Start of SOURCE MATERIAL
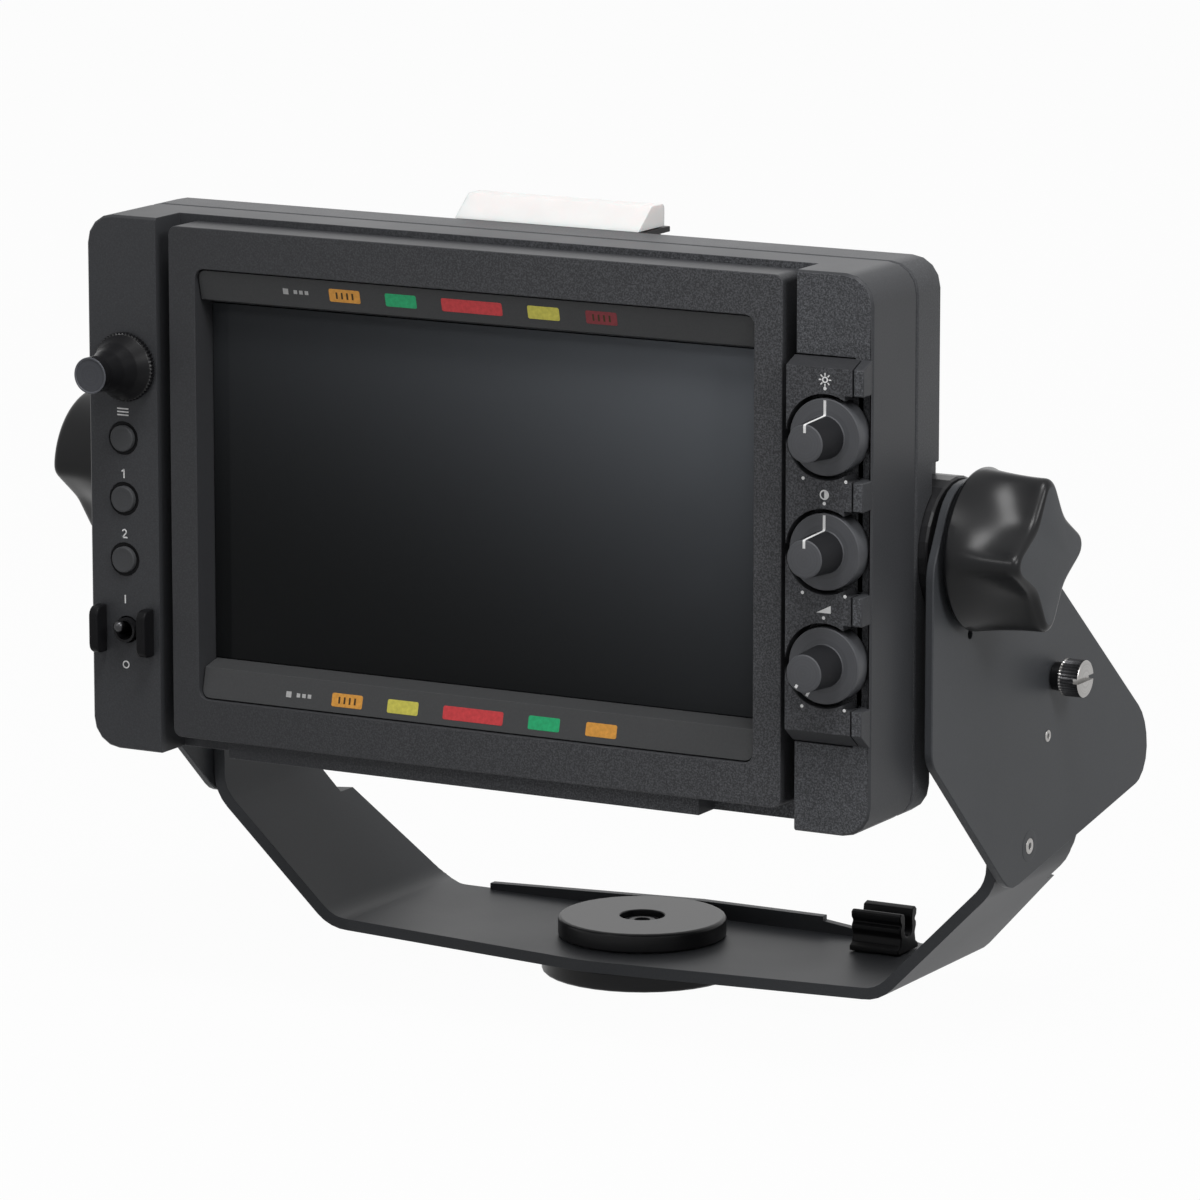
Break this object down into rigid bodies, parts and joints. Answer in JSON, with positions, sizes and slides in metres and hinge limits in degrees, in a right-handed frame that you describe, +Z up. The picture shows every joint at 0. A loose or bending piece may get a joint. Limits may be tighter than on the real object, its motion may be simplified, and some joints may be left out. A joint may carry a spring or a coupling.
{
  "type": "electronic viewfinder",
  "caption": "Tilting flat screen in a moulded housing with control knobs, carried between side plates on a folded U bracket that swivels on a base disc",
  "frame": {"origin": "centre of the base disc's lower face", "axes": "+Z up, -Y is the side that the screen faces, +X is on the viewer's right"},
  "size_m": [0.2738, 0.1628, 0.2056],
  "materials": {
    "housing_plastic": "charcoal moulded plastic with a fine pebble grain",
    "bezel_plastic": "charcoal moulded plastic, slightly smoother",
    "panel_plastic": "charcoal pebbled plastic",
    "bracket_paint": "satin dark grey powder coat on folded sheet",
    "plate_paint": "satin dark grey powder coat",
    "black_metal": "black anodised, turned",
    "steel": "bright steel",
    "nickel": "nickel plated, knurled",
    "knob_plastic": "satin black plastic",
    "screen_glass": "dark anti-reflection screen front",
    "lcd_black": "dark panel",
    "lamp_white": "milky translucent lamp lens",
    "board_green": "circuit board",
    "part_black": "black moulded plastic",
    "washer_nylon": "black nylon"
  },
  "bodies": {
    "base": {"base_disc": "black_metal", "swivel_washer": "washer_nylon", "swivel_cap": "black_metal", "pivot_screw": "black_metal"},
    "bracket": {"u_bracket": "bracket_paint", "cable_clamp": "part_black", "right_side_plate": "plate_paint", "left_side_plate": "plate_paint"},
    "monitor": {"backlight_tray": "steel", "bezel_frame": "bezel_plastic", "button_board": "board_green", "connector_insert": "part_black", "connector_socket": "steel", "dial_encoder": "steel", "display_glass": "screen_glass", "electronics_housing": "housing_plastic", "front_housing": "housing_plastic", "function_button_1_switch": "part_black", "function_button_2_switch": "part_black", "inner_toggle_guard": "housing_plastic", "knob_panel": "panel_plastic", "lamp_leg": "housing_plastic", "lcd_panel": "lcd_black", "left_pivot_boss": "black_metal", "left_tilt_washer": "washer_nylon", "lower_knob_potentiometer": "steel", "lower_light_strip": "bezel_plastic", "main_board": "board_green", "menu_button_switch": "part_black", "middle_knob_potentiometer": "steel", "outer_toggle_guard": "housing_plastic", "power_switch_body": "part_black", "processor_board": "board_green", "rear_cover": "housing_plastic", "right_pivot_boss": "black_metal", "right_tilt_washer": "washer_nylon", "tally_lamp_base": "part_black", "tally_lamp_lens": "lamp_white", "upper_knob_potentiometer": "steel", "upper_light_strip": "bezel_plastic"},
    "right_knob": {"right_tilt_knob": "knob_plastic", "right_knob_washer": "black_metal", "right_tilt_stud": "steel"},
    "left_knob": {"left_tilt_knob": "knob_plastic", "left_knob_washer": "black_metal", "left_tilt_stud": "steel"},
    "thumbscrew": {"right_thumbscrew": "nickel"},
    "upper_control": {"upper_knob": "knob_plastic"},
    "middle_control": {"middle_knob": "knob_plastic"},
    "lower_control": {"lower_knob": "knob_plastic"},
    "dial": {"menu_dial": "knob_plastic"},
    "menu_key": {"menu_button": "knob_plastic"},
    "function_key_1": {"function_button_1": "knob_plastic"},
    "function_key_2": {"function_button_2": "knob_plastic"},
    "power_lever": {"power_toggle": "steel"}
  },
  "joints": [
    {"name": "swivel", "type": "hinge", "parent": "base", "child": "bracket", "pos_m": [0, 0, 0.0061], "axis": [0, 0, 1], "range_deg": [-90, 90]},
    {"name": "tilt", "type": "hinge", "parent": "bracket", "child": "monitor", "pos_m": [0, -0.0463, 0.1288], "axis": [1, 0, 0], "range_deg": [-60, 60]},
    {"name": "right_knob_turn", "type": "hinge", "parent": "monitor", "child": "right_knob", "pos_m": [0.116, -0.0463, 0.1288], "axis": [1, 0, 0], "range_deg": [0, 360]},
    {"name": "left_knob_turn", "type": "hinge", "parent": "monitor", "child": "left_knob", "pos_m": [-0.116, -0.0463, 0.1288], "axis": [-1, 0, 0], "range_deg": [0, 360]},
    {"name": "thumbscrew_turn", "type": "hinge", "parent": "bracket", "child": "thumbscrew", "pos_m": [0.116, 0.0012, 0.0887], "axis": [1, 0, 0], "range_deg": [0, 720]},
    {"name": "upper_knob_turn", "type": "hinge", "parent": "monitor", "child": "upper_control", "pos_m": [0.0996, -0.0888, 0.1617], "axis": [0, 1, 0], "range_deg": [-150, 150]},
    {"name": "middle_knob_turn", "type": "hinge", "parent": "monitor", "child": "middle_control", "pos_m": [0.0996, -0.0888, 0.1341], "axis": [0, 1, 0], "range_deg": [-150, 150]},
    {"name": "lower_knob_turn", "type": "hinge", "parent": "monitor", "child": "lower_control", "pos_m": [0.0996, -0.0888, 0.1065], "axis": [0, 1, 0], "range_deg": [0, 300]},
    {"name": "dial_turn", "type": "hinge", "parent": "monitor", "child": "dial", "pos_m": [-0.0988, -0.0888, 0.1625], "axis": [0, 1, 0], "continuous": true},
    {"name": "menu_key_press", "type": "slide", "parent": "monitor", "child": "menu_key", "axis": [0, 1, 0], "range_m": [0, 0.001], "stiffness_N_per_m": 300},
    {"name": "function_key_1_press", "type": "slide", "parent": "monitor", "child": "function_key_1", "axis": [0, 1, 0], "range_m": [0, 0.001], "stiffness_N_per_m": 300},
    {"name": "function_key_2_press", "type": "slide", "parent": "monitor", "child": "function_key_2", "axis": [0, 1, 0], "range_m": [0, 0.001], "stiffness_N_per_m": 300},
    {"name": "power_flip", "type": "hinge", "parent": "monitor", "child": "power_lever", "pos_m": [-0.0994, -0.0858, 0.0954], "axis": [1, 0, 0], "range_deg": [0, 24]}
  ]
}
End of SOURCE MATERIAL
GIVEN PROBLEM: All of the data needs to be reproduced exactly, with no line missing.

TASK OUTPUT:
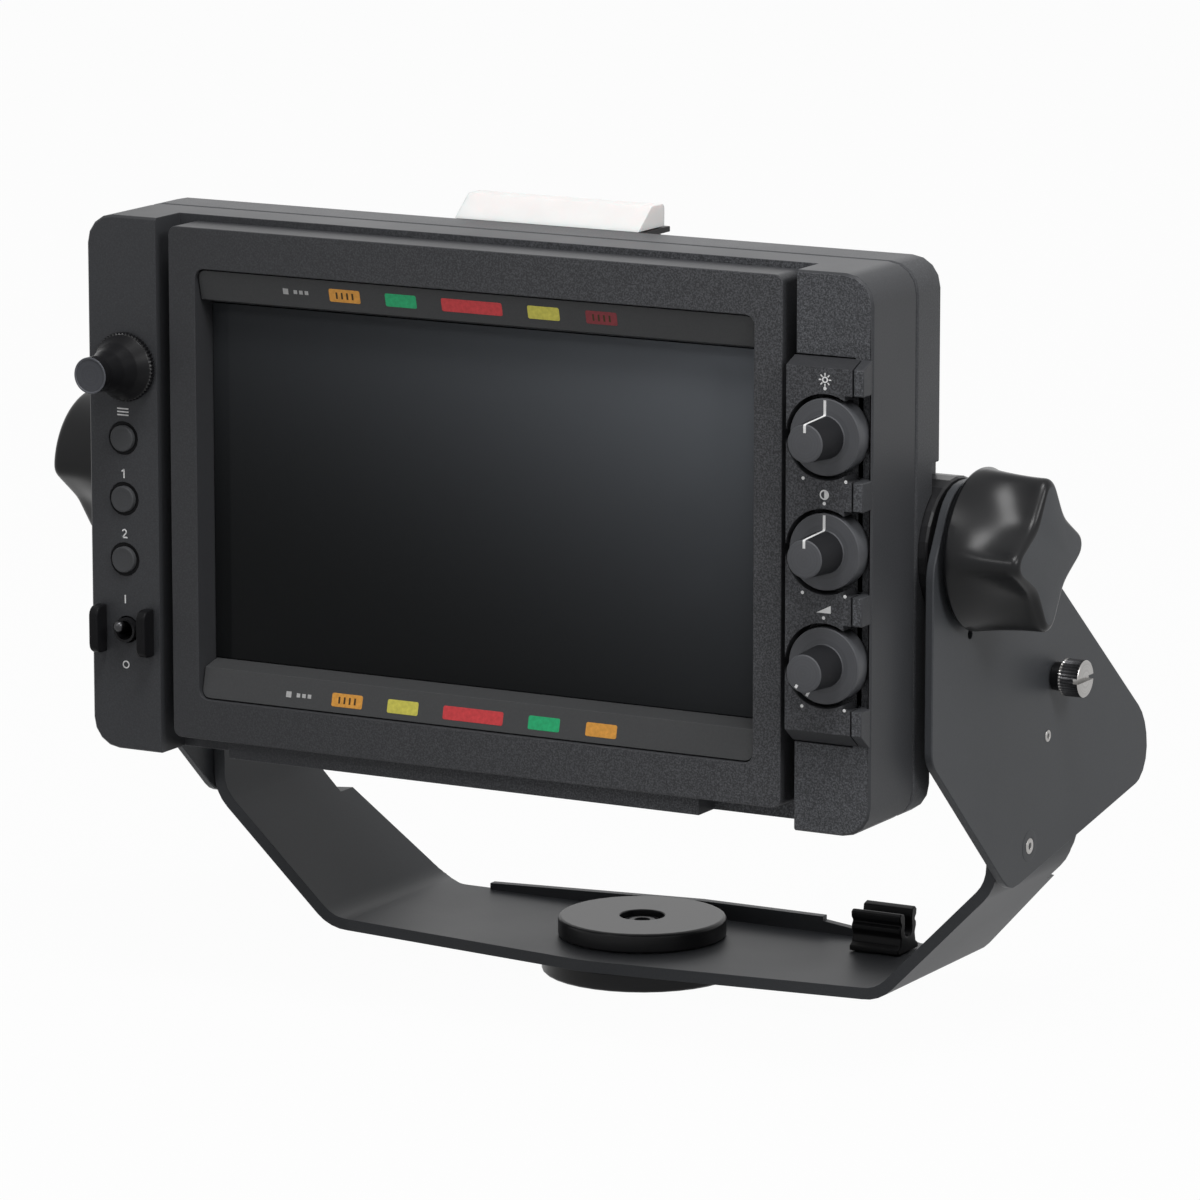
Break this object down into rigid bodies, parts and joints. Answer in JSON, with positions, sizes and slides in metres and hinge limits in degrees, in a right-handed frame that you describe, +Z up. The picture shows every joint at 0. A loose or bending piece may get a joint. Limits may be tighter than on the real object, its motion may be simplified, and some joints may be left out. A joint may carry a spring or a coupling.
{
  "type": "electronic viewfinder",
  "caption": "Tilting flat screen in a moulded housing with control knobs, carried between side plates on a folded U bracket that swivels on a base disc",
  "frame": {"origin": "centre of the base disc's lower face", "axes": "+Z up, -Y is the side that the screen faces, +X is on the viewer's right"},
  "size_m": [0.2738, 0.1628, 0.2056],
  "materials": {
    "housing_plastic": "charcoal moulded plastic with a fine pebble grain",
    "bezel_plastic": "charcoal moulded plastic, slightly smoother",
    "panel_plastic": "charcoal pebbled plastic",
    "bracket_paint": "satin dark grey powder coat on folded sheet",
    "plate_paint": "satin dark grey powder coat",
    "black_metal": "black anodised, turned",
    "steel": "bright steel",
    "nickel": "nickel plated, knurled",
    "knob_plastic": "satin black plastic",
    "screen_glass": "dark anti-reflection screen front",
    "lcd_black": "dark panel",
    "lamp_white": "milky translucent lamp lens",
    "board_green": "circuit board",
    "part_black": "black moulded plastic",
    "washer_nylon": "black nylon"
  },
  "bodies": {
    "base": {"base_disc": "black_metal", "swivel_washer": "washer_nylon", "swivel_cap": "black_metal", "pivot_screw": "black_metal"},
    "bracket": {"u_bracket": "bracket_paint", "cable_clamp": "part_black", "right_side_plate": "plate_paint", "left_side_plate": "plate_paint"},
    "monitor": {"backlight_tray": "steel", "bezel_frame": "bezel_plastic", "button_board": "board_green", "connector_insert": "part_black", "connector_socket": "steel", "dial_encoder": "steel", "display_glass": "screen_glass", "electronics_housing": "housing_plastic", "front_housing": "housing_plastic", "function_button_1_switch": "part_black", "function_button_2_switch": "part_black", "inner_toggle_guard": "housing_plastic", "knob_panel": "panel_plastic", "lamp_leg": "housing_plastic", "lcd_panel": "lcd_black", "left_pivot_boss": "black_metal", "left_tilt_washer": "washer_nylon", "lower_knob_potentiometer": "steel", "lower_light_strip": "bezel_plastic", "main_board": "board_green", "menu_button_switch": "part_black", "middle_knob_potentiometer": "steel", "outer_toggle_guard": "housing_plastic", "power_switch_body": "part_black", "processor_board": "board_green", "rear_cover": "housing_plastic", "right_pivot_boss": "black_metal", "right_tilt_washer": "washer_nylon", "tally_lamp_base": "part_black", "tally_lamp_lens": "lamp_white", "upper_knob_potentiometer": "steel", "upper_light_strip": "bezel_plastic"},
    "right_knob": {"right_tilt_knob": "knob_plastic", "right_knob_washer": "black_metal", "right_tilt_stud": "steel"},
    "left_knob": {"left_tilt_knob": "knob_plastic", "left_knob_washer": "black_metal", "left_tilt_stud": "steel"},
    "thumbscrew": {"right_thumbscrew": "nickel"},
    "upper_control": {"upper_knob": "knob_plastic"},
    "middle_control": {"middle_knob": "knob_plastic"},
    "lower_control": {"lower_knob": "knob_plastic"},
    "dial": {"menu_dial": "knob_plastic"},
    "menu_key": {"menu_button": "knob_plastic"},
    "function_key_1": {"function_button_1": "knob_plastic"},
    "function_key_2": {"function_button_2": "knob_plastic"},
    "power_lever": {"power_toggle": "steel"}
  },
  "joints": [
    {"name": "swivel", "type": "hinge", "parent": "base", "child": "bracket", "pos_m": [0, 0, 0.0061], "axis": [0, 0, 1], "range_deg": [-90, 90]},
    {"name": "tilt", "type": "hinge", "parent": "bracket", "child": "monitor", "pos_m": [0, -0.0463, 0.1288], "axis": [1, 0, 0], "range_deg": [-60, 60]},
    {"name": "right_knob_turn", "type": "hinge", "parent": "monitor", "child": "right_knob", "pos_m": [0.116, -0.0463, 0.1288], "axis": [1, 0, 0], "range_deg": [0, 360]},
    {"name": "left_knob_turn", "type": "hinge", "parent": "monitor", "child": "left_knob", "pos_m": [-0.116, -0.0463, 0.1288], "axis": [-1, 0, 0], "range_deg": [0, 360]},
    {"name": "thumbscrew_turn", "type": "hinge", "parent": "bracket", "child": "thumbscrew", "pos_m": [0.116, 0.0012, 0.0887], "axis": [1, 0, 0], "range_deg": [0, 720]},
    {"name": "upper_knob_turn", "type": "hinge", "parent": "monitor", "child": "upper_control", "pos_m": [0.0996, -0.0888, 0.1617], "axis": [0, 1, 0], "range_deg": [-150, 150]},
    {"name": "middle_knob_turn", "type": "hinge", "parent": "monitor", "child": "middle_control", "pos_m": [0.0996, -0.0888, 0.1341], "axis": [0, 1, 0], "range_deg": [-150, 150]},
    {"name": "lower_knob_turn", "type": "hinge", "parent": "monitor", "child": "lower_control", "pos_m": [0.0996, -0.0888, 0.1065], "axis": [0, 1, 0], "range_deg": [0, 300]},
    {"name": "dial_turn", "type": "hinge", "parent": "monitor", "child": "dial", "pos_m": [-0.0988, -0.0888, 0.1625], "axis": [0, 1, 0], "continuous": true},
    {"name": "menu_key_press", "type": "slide", "parent": "monitor", "child": "menu_key", "axis": [0, 1, 0], "range_m": [0, 0.001], "stiffness_N_per_m": 300},
    {"name": "function_key_1_press", "type": "slide", "parent": "monitor", "child": "function_key_1", "axis": [0, 1, 0], "range_m": [0, 0.001], "stiffness_N_per_m": 300},
    {"name": "function_key_2_press", "type": "slide", "parent": "monitor", "child": "function_key_2", "axis": [0, 1, 0], "range_m": [0, 0.001], "stiffness_N_per_m": 300},
    {"name": "power_flip", "type": "hinge", "parent": "monitor", "child": "power_lever", "pos_m": [-0.0994, -0.0858, 0.0954], "axis": [1, 0, 0], "range_deg": [0, 24]}
  ]
}